Foto oben: Wer hat die Eier, in der Pandemie die richtigen Entscheidungen zu treffen und diese nachvollziehbar zu vermitteln?
In der andauernden Corona-Pandemie wird allseits der in Deutschland gelebte Föderalismus gelobt und mit ihm die in den Ländern verortete Zuständigkeit für Gesundheitspolitik. Doch seit die zweite Welle des Corona-Virus über die Bundesrepublik hereingebrochen ist und man sich nach einem gemeinsamen Blick in die Geldbörse der öffentlichen Hand offenbar geschworen hat, einen zweiten Lockdown um jeden Preis verhindern zu wollen, geben die Regierungen vieler Bundesländer im bislang viel gelobten Zusammenspiel ein desolates Bild ab.

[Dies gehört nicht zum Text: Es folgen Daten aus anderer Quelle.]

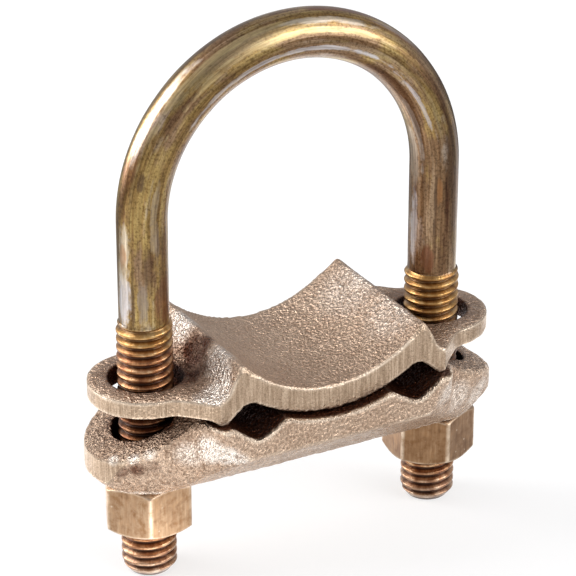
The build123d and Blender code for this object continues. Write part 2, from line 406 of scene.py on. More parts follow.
def sink_and_swell(skin, low, high, lift):
    """Moves a skin along its normals by millimetres and keeps it inside the casting's box."""
    points, normals = read_points(skin.data)
    points = points + normals * (lift * MM)[:, None]
    write_points(skin.data, np.clip(points, np.array(low), np.array(high)))


def spot_mask(points, spots):
    """Soft round spots: each is a place in millimetres, a radius in millimetres and a strength."""
    mask = np.zeros(len(points))
    for place, radius, strength in spots:
        distance = np.linalg.norm(points - np.array(place) * MM, axis=1)
        mask = np.maximum(mask, strength * (1 - smoothstep(0.35 * radius * MM, radius * MM, distance)))
    return mask


# Painted glints on sandy places, and painted shade in hollows: place and radius in millimetres, strength
SADDLE_BRIGHT_SPOTS = (
    ((-20.9, -11.8, 36.8), 3.2, 1.0),
    ((-18.2, 6, 41.8), 5, 0.8),
    ((-18.6, -8.5, 40.8), 4.5, 0.8),
    ((-22, -13.5, 37), 4.5, 1.0),
    ((-22.6, -13.2, 36.6), 3.2, 1.0),
    ((-19.6, -12.8, 38.2), 3, 1.0),
    ((-18.7, -11.6, 40), 2.6, 0.8),
    ((-19.4, -12, 38.5), 3.5, 0.9),
    ((16, -7, 42), 8, 0.3),
    ((15, 6, 41), 9, 0.3),
    ((18.3, 6, 41.8), 5, 0.6),
    ((18.6, -8.5, 40.8), 4.5, 0.6),
)
SADDLE_DARK_SPOTS = (
    ((-18.2, -2.8, 41.3), 2.6, 0.9),
    ((-18.6, -1.4, 39.8), 3.2, 1.0),
    ((-18.9, 0, 38.3), 3.4, 1.0),
    ((-20.4, -0.8, 36.8), 3.2, 0.9),
    ((-21, -3.6, 36.7), 3.2, 0.7),
    ((-19.2, -4.6, 38.6), 2.6, 0.5),
    ((19.2, 0, 38), 4, 0.8),
)
KEEPER_BRIGHT_SPOTS = (
    ((-23.2, -14.8, 28.0), 3.6, 1.0),
    ((-20.6, -16.2, 27.1), 2.8, 1.0),
    ((-18.7, -16.9, 26.2), 1.9, 0.9),
    ((-26, -12.5, 26.5), 3.4, 0.6),
    ((-36.6, -5.4, 25.5), 1.5, 0.75),
    ((-34.2, -8.2, 26.4), 1.6, 0.75),
    ((-31.8, -9.6, 27.2), 1.5, 0.65),
    ((21.5, -15.6, 29), 4, 0.5),
    ((27, -11, 24), 4, 0.5),
    ((33, -7, 22), 4, 0.5),
)
KEEPER_DARK_SPOTS = (
    ((-35.6, -6.6, 23.3), 1.8, 0.8),
    ((-33.4, -8.1, 23.9), 2.0, 0.9),
    ((-31.0, -9.4, 24.6), 1.8, 0.6),
)


def make_saddle():
    """The upper casting: sandy cradle, horns and ear tops, ground faces and ear walls, painted shade
    underneath.
    """
    low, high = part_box("pipe_saddle")
    skin = casting_skin("pipe_saddle", "pipe_saddle_casting")
    points, normals = read_points(skin.data)
    reach, bearing = leg_polar(points)
    ground = np.clip(flat_faces(points, high.y) + ear_walls(points, normals, high.x - LEG_X), 0, 1)
    below = smoothstep(-0.2, -0.5, normals[:, 2])
    sandy = (1 - ground) * (1 - 0.85 * hole_rim(reach, SADDLE_HOLE_RADIUS)) * (1 - 0.7 * below)
    relax(skin, np.clip(sandy, LEAST_ROUNDING, 1), rounds=22)
    tips = smoothstep(high.z - 3.2 * MM, high.z - 0.6 * MM, points[:, 2])
    relax(skin, tips, rounds=30)
    wear = edge_wear(skin, reach, SADDLE_HOLE_RADIUS) * (1 - below)

    points, normals = read_points(skin.data)
    wave = SADDLE_WAVE_HEIGHT * noise_at(points, SADDLE_WAVE, seed=6)
    cut = GRINDING_HEIGHT * noise_at(points, GRINDING, seed=7)
    lumps = sand_lumps(points, seed=4) * (1 - ground)
    sink_and_swell(skin, low, high, lumps + wave * (1 - 0.7 * ground) + cut * ground)

    width, depth = np.abs(points[:, 0]), np.abs(points[:, 1])
    # Stains round the legs, with painted shade on their inner side
    near = 1 - smoothstep(6.5 * MM, 10 * MM, reach)
    inner = smoothstep(1.5, 2.3, bearing) * (1 - smoothstep(9.5 * MM, 12.0 * MM, reach))
    above = smoothstep(low.z + 2.5 * MM, low.z + 4 * MM, points[:, 2])
    # Painted shade under the middle of the saddle and on the walls of the leg holes
    covered = below * (width < SADDLE_GRIME_REACH) * smoothstep(0.3 * MM, 1.2 * MM, high.y - depth)
    # Painted shade spots, and painted glints on the sand
    dark = spot_mask(points, SADDLE_DARK_SPOTS)
    bright = spot_mask(points, SADDLE_BRIGHT_SPOTS)
    walls = hole_walls(points, normals, SADDLE_HOLE_RADIUS)
    set_attributes(
        skin,
        ground=ground,
        coarse=np.zeros(len(points)),
        wear=wear,
        shine=bright * (1 - ground) * (1 - dark),
        stain=np.clip(0.5 * near + 0.45 * inner + dark, 0, 1) * above * (1 - ground),
        grime=np.clip(covered + walls + 0.45 * dark, 0, 1),
    )
    return skin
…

Das scheint zunehmend auch die Bundeskanzlerin zu denken, die bereits beim vorletzten und virtuell abgehaltenen Bund-Länder-Treffen zu COVID-19 leise Kritik an der Zerstrittenheit und dem Hang zur „Landes-Extrawurst“ geübt hatte. Äußerst undiplomatisch hatte das Kanzleramt beim jüngsten Treffen mit den Ministerpräsidenten auch explizit auf einer Präsenzsitzung in Berlin bestanden. Die Kanzlerin ist bekannt dafür, ihren Gesprächspartnern gerade bei strittigen Verhandlungen tief in die Augen sehen zu wollen.
Deutliche Worte statt „Merkel-Raute“
Diesmal hat aber auch das nichts genutzt und der Frust der ansonsten transzendental in sich ruhenden Bundeskanzlerin schlug sich in den viel zitierten Worten „es reicht einfach nicht, was wir hier machen“ nieder. Quer über die Parteigrenzen hinweg herrschen in den Bundesländern weiterhin unterschiedliche Auffassungen über die derzeit geläufigen Instrumente gegen die Ausbreitung des Virus. Egal ob Beherbergungsverbot, erweiterte Maskenpflicht oder Sperrstunde – die Meinungen beispielsweise der SPD-Ministerpräsidenten Schwesig (Mecklenburg-Vorpommern) und Müller (Berlin) widersprechen sich diametral. So hat man sich dann wieder einmal nur auf minimale Formeln geeinigt. Es wird überall ein bisschen mehr von dem getan, was schon in den vergangenen Wochen nicht zur Abflachung der Kurve geführt hat und man ahnt von Tag zu Tag deutlicher, was die Kanzlerin neulich mit ihrem zunächst absurd klingenden 19.200 Neuansteckungen-Szenario an Weihnachten gemeint hat.
Das böse Wort mit „L“
Hinzu kommt der ärgerliche Umstand, dass viele Maßnahmen, die jetzt als eine Art „Anti-Lockdown-Voodoo“ verordnet werden, nicht mal gerichtsfest sind. Schon kippen bundesweit Richter Beherbergungsverbote und Sperrstunden für Bars und Restaurants. Man darf doch als Wähler eigentlich verlangen, von Fachleuten regiert zu werden, die auch unter Pandemie-Druck gerichtsfeste Entscheidungen treffen.
Stattdessen ist zurzeit kein Bundesland erkennbar, in dem die Landesregierung klug und nachvollziehbar durch die Krise führt. Zwar offenbart der Blick in die Karten des aktuellen Infektionsgeschehens eine vermeintliche Konzentration der Hotspots auf Berlin und die alten Bundesländer, doch hat das mit cleverer Regierungsarbeit vor Ort wenig zu tun. Denn die Linien der Ost-Landesfürsten reichen ebenfalls von streng (Schwesig / Mecklenburg-Vorpommern) bis hin zu ignorant (Haseloff / Sachsen-Anhalt).
Da kann man fast schon diejenigen Wenigen verstehen, die in der Krise eine vorübergehende Verlagerung der gesundheitspolitischen Richtlinienkompetenz zum Bund einfordern. Zwar ist es nun nicht so, dass Länder mit einer eher zentralistischen Gesundheitspolitik besser dastehen – siehe Frankreich – doch geht der geistige Lockdown einiger Landesregierungen in Deutschland zumindest mir zunehmend auf die Nerven. Besonders ärgerlich ist die „Da machen wir nicht mit“-Haltung von Landesregierungen, in deren Einflussbereich die Ansteckungslage (noch) relativ moderat ist. Solche Standpunkte sind das genaue Gegenteil vom Geist der Gemeinsamkeit, die dem bundesrepublikanischen Föderalismus zugrunde liegt.